Пушкин до такого никогда бы не унизился — хотя бы потому, что чувствовал себя органичной частью народа и не комплексовал по поводу своего места в его составе. Да, мозг! Но и член тоже. Как выяснила современная наука, одно с другим связано теснее, чем полагалось думать в эпоху тургеневских девушек и назидательного садо-мазо.
Так или иначе, дело кончилось полным и окончательным извращением в октябре 1917 года, когда народ освобожденный в лице своих лучших представителей содрал со страны весь плодородный срой на глубину в полтысячи лет, оставив одну голую глину платоновского «Котлована». И учредил-таки, в урок всему прочему миру, вожделенное общинно-кочевое равенство. Ну а далее — мучительный колебательный процесс восстановления, начиная с простенькой мать-и-мачехи и прочих революционных лопухов к Твардовскому, оттепельному «Новому миру» и потом через очередной, уже не такой глубокий, выдох «зимы железной» к современному скудноватому, но все-таки разнотравному среднерусскому ландшафту.
Любимов возвышался над ним хитроумной сосной, которой, в общем, наплевать на качество почвы — лишь бы света хватало. Свет он добывал из великого прошлого — благо, как рекомендовано в России, жил долго и помнил много. Возможно, даже слишком долго — последние лет 20 ничего выдающегося у него на кухне уже не сварилось. Есть большой соблазн опять вспомнить Пушкина (из письма к Жуковскому):«В течение десяти лет его царствования лира твоя молчала. Это лучший упрек ему». Но это будет не совсем справедливо: лира-то пыталась, просто у нее не очень выходило. Видно, и впрямь кончилась эпоха. Нужен был какой-то иной, доселе неведомый язык.
А откуда взять, если ни Пушкина, ни даже либерального Лицея, из которого такие, как он, могли бы вырасти, в стране не наблюдается?
Виталий Третьяков прав (что в последнее время с ним случается нечасто), когда пишет:«Самый антисоветский советский театр — вот секрет успеха''Таганки''Любимова. Такой театр мог процветать только при Советской власти. С её исчезновением он должен был рухнуть, что и произошло». Эпоха, когда общее стремление к свободе одухотворяло и возвышало даже так-себе-тексты и композиции, великодушно прощая сюжетные и стилистические слабости, — действительно ушла. И унесла с собой такие по-советски смелые имена, как Вознесенский, Высоцкий, Евтушенко, Солженицын. Любимов, в значительной степени, тоже.

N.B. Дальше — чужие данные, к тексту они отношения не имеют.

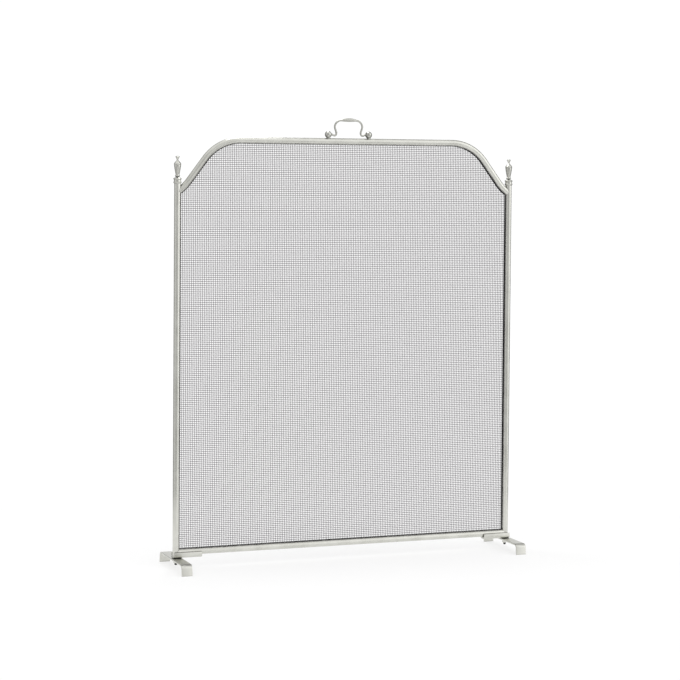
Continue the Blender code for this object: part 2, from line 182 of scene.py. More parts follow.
def bar_section(thick, wide, edge):
    """A flat bar with rounded edges, thick across the line and wide beside it."""
    corners = ((1, 1), (-1, 1), (-1, -1), (1, -1))
    points = []
    for i, (a, b) in enumerate(corners):
        centre = (a * (thick / 2 - edge), b * (wide / 2 - edge))
        points += arc(centre, edge, i * pi / 2, (i + 1) * pi / 2, 4)
    return np.array(points)


# ---- building bodies from rings of points ----------------------------------------------------


def swept(line, section, side, scale=None):
    """Rings of the (across, beside) section along a line in the plane that side is normal to, and
    the same rings unrolled as (along, across, beside), for the grain."""
    line, side = np.array(line, float), np.array(side, float)
    steps = np.diff(line, axis=0)
    lengths = np.linalg.norm(steps, axis=1)
    steps /= lengths[:, None]
    tangents = np.vstack([steps[:1], steps[:-1] + steps[1:], steps[-1:]])
    tangents /= np.linalg.norm(tangents, axis=1)[:, None]
    across = np.cross(side, tangents)
    scale = np.ones(len(line)) if scale is None else np.array(scale)
    sized = section[None] * scale[:, None, None]
    rings = line[:, None] + sized[..., :1] * across[:, None] + sized[..., 1:] * side
    along = np.concatenate([[0.0], np.cumsum(lengths)])
    unrolled = np.dstack([np.broadcast_to(along[:, None], sized.shape[:2]), sized])
    return rings, unrolled


def spun(profile, centre, sides=64):
    """Rings of a (radius, height) profile turned about the vertical through centre."""
    profile = np.array(profile, float)
    circle = np.zeros((sides, 3))
    circle[:, :2] = round_section(1.0, sides)
    return profile[:, :1, None] * circle + profile[:, 1:, None] * Z + np.array(centre)


def stopped(rings, limit):
    """Cuts swept rings short at both ends, each point where its x reaches limit(y) from 0."""
    cut = rings.copy()
    middle = len(rings) // 2
    for k in range(rings.shape[1]):
        goal = limit(rings[middle, k, 1])
        for order in (range(middle, len(rings)), range(middle, -1, -1)):
            order = list(order)
            beyond = [n for n, i in enumerate(order) if abs(rings[i, k, 0]) > goal]
            if not beyond:
                continue
            first = beyond[0]
            inside, outside = rings[order[first - 1], k], rings[order[first], k]
            share = (goal - abs(inside[0])) / (abs(outside[0]) - abs(inside[0]))
            for i in order[first:]:
                cut[i, k] = inside + share * (outside - inside)
    return cut


def post_face(y):
    """How far out a rail's surface runs before it meets the post, with the gap."""
    return POST_X - sqrt((TUBE_R + GAP)**2 - y * y)


def solid(name, rings, grain, look, cad_node=None, body="screen", wrap=False, turned=False):
    """A closed body lofted through rings, which stands for a CAD node. wrap joins the last ring to
    the first, as in a pipe; otherwise both ends get caps. grain is (along, across, across). The UV
    map's u runs across the brushing: round a drawn piece, and along a turned one."""
    count, sides = rings.shape[:2]
    work = bmesh.new()
    grain_layer = work.verts.layers.float_vector.new("grain")
    brushing = work.loops.layers.uv.new("brushing")
    dots = []
    for point, streak in zip(rings.reshape(-1, 3), grain.reshape(-1, 3)):
        dot = work.verts.new(point)
        dot[grain_layer] = Vector(streak)
        dots.append(dot)
    for i in range(count if wrap else count - 1):
        here, there = i * sides, (i + 1) % count * sides
        for k in range(sides):
            n = (k + 1) % sides
            corners = (here + k, here + n, there + n, there + k)
            face = work.faces.new([dots[corner] for corner in corners])
            for loop, (step, turn) in zip(face.loops, ((0, 0), (0, 1), (1, 1), (1, 0))):
                steps, turns = (i + step) / count, (k + turn) / sides
                loop[brushing].uv = (steps, turns) if turned else (turns, steps)
    if not wrap:
        for rim in (dots[:sides], dots[-sides:]):
            for k, loop in enumerate(work.faces.new(rim).loops):
                loop[brushing].uv = (cos(2 * pi * k / sides), sin(2 * pi * k / sides))
    bmesh.ops.remove_doubles(work, verts=work.verts, dist=1e-7)
    bmesh.ops.dissolve_degenerate(work, edges=work.edges, dist=1e-7)
    bmesh.ops.recalc_face_normals(work, faces=work.faces)
    mesh = bpy.data.meshes.new(name)
    work.to_mesh(mesh)
    work.free()
    return shown(name, mesh, look, cad_node, body)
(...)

То есть они, конечно, остались — но на своем месте и в своем времени. В отличие от вневременных Пушкина, Гоголя и еще 5-10 имен великой русской культуры. То, что нынешние их критики, осмелевшие на безрыбье, явно уступают им по масштабу, не отменяет трагической сути дела. Была Империя — и были поэты, сотрясавшие ее основы. Сначала европейская, которую патриотичный Александр Дугин изящно назвал эпохой «романо-германского ига». Она дала России и миру Санкт-Петербург — Северную Пальмиру, а вместе с ним Пушкина, Тютчева, Гоголя и всех прочих. Потом исконно-азиатская — которая быстро сожрала их наследие, заколотила окно в Европу, блистательный Петербург поставила на четвереньки и превратила в забитую провинцию. Взамен обогатив мировую культуру экзотическими именами Кочетова, Софронова, Грибачева, Тихонова, Проханова — всех пролетариев умственного труда и не упомнишь.
Потом — какая-то промежуточная, когда ни то, ни се. И сотрясать особенно нечего, и восторгаться тоже нечем. И вот уже Юрий Поляков, унизивший пушкинское имя «Литературной газеты», лезет на Солженицына — причем не за литературные слабости и дурной вкус (чего у великого покойника было в избытке), а как раз за страсть к чести, свободе и правде. Такое уж наше время — иного странно было бы ожидать. «Был Рим — были и римляне», как справедливо заметил все тот же Пушкин в одном из писем.
Что же касается Любимова, то он — на своем месте и в своем времени — сделал для России куда больше иных-прочих патриотов, ловко приспособленных к обстоятельствам. Ушел он — последним из могикан — ушла и эпоха. А мы остались. И с трудом соображаем, как ориентироваться на местности, когда на плоском степном горизонте не видать даже сколько-нибудь приметной сосенки.
Придется, стало быть, уж как-то самим. Не ожидая помощи от стариков, но стараясь хотя бы не уронить что досталось от них в наследство.
Делай что должно — и будь что будет. А замечательному режиссеру земля пухом и светлая память.